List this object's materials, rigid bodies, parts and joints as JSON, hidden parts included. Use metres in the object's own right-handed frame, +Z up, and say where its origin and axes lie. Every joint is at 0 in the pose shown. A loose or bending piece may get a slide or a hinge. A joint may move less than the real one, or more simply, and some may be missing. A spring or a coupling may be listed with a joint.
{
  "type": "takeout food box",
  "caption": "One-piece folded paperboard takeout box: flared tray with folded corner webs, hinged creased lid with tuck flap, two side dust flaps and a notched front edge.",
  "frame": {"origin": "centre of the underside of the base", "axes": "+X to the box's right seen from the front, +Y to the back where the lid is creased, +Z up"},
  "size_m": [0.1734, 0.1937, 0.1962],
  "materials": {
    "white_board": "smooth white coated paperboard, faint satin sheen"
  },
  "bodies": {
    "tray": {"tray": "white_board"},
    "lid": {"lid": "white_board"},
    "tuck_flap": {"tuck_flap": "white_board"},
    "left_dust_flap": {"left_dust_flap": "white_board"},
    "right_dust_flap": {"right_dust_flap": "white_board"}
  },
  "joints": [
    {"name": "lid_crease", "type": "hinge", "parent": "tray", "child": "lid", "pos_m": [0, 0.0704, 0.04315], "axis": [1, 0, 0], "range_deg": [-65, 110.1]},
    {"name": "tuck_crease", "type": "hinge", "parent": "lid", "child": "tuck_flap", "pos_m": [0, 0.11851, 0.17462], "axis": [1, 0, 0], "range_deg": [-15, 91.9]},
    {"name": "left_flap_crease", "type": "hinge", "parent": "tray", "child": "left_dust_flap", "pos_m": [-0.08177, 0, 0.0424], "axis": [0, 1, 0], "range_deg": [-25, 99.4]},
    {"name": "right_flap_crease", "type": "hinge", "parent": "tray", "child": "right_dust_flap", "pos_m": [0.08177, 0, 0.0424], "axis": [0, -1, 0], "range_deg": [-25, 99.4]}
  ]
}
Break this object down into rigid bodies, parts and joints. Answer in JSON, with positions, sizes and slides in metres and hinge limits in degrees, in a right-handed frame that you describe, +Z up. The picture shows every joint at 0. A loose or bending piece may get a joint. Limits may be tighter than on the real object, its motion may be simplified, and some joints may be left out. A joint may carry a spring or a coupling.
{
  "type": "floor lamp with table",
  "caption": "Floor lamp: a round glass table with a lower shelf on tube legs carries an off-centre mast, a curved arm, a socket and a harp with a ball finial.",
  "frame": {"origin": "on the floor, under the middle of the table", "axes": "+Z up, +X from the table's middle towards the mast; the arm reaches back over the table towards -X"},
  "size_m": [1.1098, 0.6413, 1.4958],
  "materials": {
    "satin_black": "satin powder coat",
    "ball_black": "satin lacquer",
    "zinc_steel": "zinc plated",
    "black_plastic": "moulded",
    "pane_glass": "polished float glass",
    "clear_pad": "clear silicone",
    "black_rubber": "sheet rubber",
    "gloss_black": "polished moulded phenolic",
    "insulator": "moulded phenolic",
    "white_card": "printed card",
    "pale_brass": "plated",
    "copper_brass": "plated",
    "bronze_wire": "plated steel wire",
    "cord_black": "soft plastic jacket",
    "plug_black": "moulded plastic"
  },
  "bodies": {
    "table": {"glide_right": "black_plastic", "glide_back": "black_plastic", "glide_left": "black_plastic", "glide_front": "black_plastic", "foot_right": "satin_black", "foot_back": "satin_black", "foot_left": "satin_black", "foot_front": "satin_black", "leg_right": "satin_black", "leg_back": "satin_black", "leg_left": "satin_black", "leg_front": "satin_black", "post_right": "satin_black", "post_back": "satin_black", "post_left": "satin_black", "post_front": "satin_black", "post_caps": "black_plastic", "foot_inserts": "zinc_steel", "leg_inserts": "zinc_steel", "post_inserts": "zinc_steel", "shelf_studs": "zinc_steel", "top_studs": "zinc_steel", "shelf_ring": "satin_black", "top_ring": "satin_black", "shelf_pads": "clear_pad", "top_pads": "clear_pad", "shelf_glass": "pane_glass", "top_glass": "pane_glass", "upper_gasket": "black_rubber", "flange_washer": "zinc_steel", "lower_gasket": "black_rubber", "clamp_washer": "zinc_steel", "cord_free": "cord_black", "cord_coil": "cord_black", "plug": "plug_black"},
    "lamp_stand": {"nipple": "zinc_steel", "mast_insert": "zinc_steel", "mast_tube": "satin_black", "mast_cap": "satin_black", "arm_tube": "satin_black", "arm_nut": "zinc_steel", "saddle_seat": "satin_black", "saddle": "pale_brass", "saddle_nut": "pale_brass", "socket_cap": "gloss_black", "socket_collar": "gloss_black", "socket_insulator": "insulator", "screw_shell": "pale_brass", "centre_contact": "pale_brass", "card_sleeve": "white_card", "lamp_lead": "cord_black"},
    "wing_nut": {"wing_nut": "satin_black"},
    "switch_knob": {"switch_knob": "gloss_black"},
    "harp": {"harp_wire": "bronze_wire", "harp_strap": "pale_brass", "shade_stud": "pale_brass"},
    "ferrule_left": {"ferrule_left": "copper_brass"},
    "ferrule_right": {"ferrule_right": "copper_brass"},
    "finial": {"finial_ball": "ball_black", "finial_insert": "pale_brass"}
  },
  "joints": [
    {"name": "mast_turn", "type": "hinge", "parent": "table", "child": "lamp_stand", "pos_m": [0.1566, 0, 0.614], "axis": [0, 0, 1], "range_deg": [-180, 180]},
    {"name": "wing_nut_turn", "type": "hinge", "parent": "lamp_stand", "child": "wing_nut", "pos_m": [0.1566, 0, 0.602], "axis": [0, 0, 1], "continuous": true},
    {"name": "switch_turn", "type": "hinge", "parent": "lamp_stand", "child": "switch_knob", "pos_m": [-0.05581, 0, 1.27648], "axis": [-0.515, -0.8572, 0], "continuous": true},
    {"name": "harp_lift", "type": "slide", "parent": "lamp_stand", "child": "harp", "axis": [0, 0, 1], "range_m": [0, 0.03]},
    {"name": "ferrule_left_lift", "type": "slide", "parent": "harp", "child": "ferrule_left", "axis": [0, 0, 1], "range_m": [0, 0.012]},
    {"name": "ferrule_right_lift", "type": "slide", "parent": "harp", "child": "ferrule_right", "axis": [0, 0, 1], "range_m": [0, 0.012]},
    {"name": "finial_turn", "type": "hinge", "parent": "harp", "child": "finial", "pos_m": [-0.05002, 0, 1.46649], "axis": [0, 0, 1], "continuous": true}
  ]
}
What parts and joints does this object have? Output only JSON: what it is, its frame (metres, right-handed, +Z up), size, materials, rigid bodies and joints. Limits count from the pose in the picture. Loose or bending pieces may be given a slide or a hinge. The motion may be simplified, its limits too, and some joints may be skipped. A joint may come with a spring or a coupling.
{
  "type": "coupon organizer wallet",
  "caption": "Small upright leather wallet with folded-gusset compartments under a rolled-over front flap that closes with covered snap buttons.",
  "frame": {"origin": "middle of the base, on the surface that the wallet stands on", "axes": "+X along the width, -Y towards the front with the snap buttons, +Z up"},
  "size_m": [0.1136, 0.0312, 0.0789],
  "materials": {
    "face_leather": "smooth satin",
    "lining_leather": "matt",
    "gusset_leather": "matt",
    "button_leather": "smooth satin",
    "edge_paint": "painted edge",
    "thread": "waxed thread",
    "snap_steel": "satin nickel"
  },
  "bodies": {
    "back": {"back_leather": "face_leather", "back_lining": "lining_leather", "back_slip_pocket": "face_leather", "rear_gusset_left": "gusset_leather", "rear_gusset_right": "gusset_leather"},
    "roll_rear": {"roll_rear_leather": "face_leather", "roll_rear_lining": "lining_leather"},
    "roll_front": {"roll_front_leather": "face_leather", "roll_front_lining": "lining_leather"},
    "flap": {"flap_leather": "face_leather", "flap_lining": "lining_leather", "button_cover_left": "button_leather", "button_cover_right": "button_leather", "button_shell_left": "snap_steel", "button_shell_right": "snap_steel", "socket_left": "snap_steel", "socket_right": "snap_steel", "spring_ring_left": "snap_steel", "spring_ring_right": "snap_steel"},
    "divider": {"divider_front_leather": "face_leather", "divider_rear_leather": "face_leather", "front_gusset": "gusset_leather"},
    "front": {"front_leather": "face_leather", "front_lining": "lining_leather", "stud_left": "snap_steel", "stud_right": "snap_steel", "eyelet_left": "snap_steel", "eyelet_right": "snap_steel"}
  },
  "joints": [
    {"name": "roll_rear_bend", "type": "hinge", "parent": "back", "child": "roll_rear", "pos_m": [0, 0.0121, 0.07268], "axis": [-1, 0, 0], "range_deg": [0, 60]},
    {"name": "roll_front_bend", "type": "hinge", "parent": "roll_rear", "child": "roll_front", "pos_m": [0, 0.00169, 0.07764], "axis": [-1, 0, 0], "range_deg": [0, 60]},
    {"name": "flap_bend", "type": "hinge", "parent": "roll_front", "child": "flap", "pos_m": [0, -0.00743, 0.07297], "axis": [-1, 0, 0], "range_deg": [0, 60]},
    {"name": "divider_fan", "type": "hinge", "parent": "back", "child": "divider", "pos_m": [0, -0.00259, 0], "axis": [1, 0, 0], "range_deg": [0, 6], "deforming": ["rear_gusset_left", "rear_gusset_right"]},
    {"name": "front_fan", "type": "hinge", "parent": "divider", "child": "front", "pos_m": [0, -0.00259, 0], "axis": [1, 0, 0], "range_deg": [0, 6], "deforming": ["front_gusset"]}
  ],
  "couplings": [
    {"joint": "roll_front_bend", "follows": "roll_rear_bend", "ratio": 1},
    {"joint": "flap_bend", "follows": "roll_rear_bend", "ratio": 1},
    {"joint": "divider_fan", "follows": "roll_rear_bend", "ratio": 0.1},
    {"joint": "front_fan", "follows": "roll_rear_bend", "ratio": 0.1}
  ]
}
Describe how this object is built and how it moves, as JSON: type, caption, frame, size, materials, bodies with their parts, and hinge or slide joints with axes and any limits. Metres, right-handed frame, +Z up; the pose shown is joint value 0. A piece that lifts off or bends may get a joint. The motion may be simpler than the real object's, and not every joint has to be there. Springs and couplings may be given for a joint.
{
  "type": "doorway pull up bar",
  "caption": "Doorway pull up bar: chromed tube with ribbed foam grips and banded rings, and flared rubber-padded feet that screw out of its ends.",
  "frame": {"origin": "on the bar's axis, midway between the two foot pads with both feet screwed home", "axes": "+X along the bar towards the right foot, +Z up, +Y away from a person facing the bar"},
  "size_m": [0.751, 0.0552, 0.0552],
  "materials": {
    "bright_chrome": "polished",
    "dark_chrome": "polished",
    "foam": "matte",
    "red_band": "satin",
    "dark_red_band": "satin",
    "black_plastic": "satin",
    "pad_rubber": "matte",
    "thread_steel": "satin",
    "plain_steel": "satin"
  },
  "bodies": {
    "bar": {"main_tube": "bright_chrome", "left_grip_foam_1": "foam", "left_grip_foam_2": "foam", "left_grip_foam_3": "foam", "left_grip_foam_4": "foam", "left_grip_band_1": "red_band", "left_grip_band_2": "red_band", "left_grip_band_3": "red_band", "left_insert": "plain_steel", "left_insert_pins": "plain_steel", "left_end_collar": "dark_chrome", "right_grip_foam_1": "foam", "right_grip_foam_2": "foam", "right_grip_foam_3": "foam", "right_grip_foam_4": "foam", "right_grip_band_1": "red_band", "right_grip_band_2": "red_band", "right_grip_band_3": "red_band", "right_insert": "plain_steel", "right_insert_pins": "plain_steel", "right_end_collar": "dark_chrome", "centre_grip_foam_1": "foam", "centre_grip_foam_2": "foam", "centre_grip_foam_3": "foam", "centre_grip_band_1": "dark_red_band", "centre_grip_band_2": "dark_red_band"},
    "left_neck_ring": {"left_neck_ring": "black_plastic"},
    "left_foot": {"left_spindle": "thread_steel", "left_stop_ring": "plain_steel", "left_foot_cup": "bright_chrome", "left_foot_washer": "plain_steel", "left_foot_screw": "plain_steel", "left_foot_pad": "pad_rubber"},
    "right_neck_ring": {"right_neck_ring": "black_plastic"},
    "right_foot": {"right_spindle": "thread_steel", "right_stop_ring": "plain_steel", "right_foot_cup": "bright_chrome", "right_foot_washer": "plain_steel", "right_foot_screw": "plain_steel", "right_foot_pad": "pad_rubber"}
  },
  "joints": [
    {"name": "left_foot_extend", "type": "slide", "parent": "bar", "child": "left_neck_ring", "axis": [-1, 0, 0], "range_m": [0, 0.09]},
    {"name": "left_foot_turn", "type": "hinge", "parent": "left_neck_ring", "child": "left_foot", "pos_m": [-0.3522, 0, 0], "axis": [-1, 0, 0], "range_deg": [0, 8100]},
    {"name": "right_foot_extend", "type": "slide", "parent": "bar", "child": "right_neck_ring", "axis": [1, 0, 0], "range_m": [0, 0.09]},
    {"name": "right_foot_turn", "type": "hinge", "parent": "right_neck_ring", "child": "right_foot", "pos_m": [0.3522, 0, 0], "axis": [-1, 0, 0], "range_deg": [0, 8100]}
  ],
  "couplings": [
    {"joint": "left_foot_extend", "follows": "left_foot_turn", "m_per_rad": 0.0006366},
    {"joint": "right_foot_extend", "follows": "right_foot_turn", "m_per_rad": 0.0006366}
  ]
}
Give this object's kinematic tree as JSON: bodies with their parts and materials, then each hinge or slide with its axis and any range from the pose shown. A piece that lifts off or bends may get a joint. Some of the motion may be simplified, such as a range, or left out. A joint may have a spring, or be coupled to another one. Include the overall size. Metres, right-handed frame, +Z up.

⁂

:: EXERCISE GOAL ::
State only the number of lines in these entries that contain "picture".

:: WORKED SOLUTION ::
2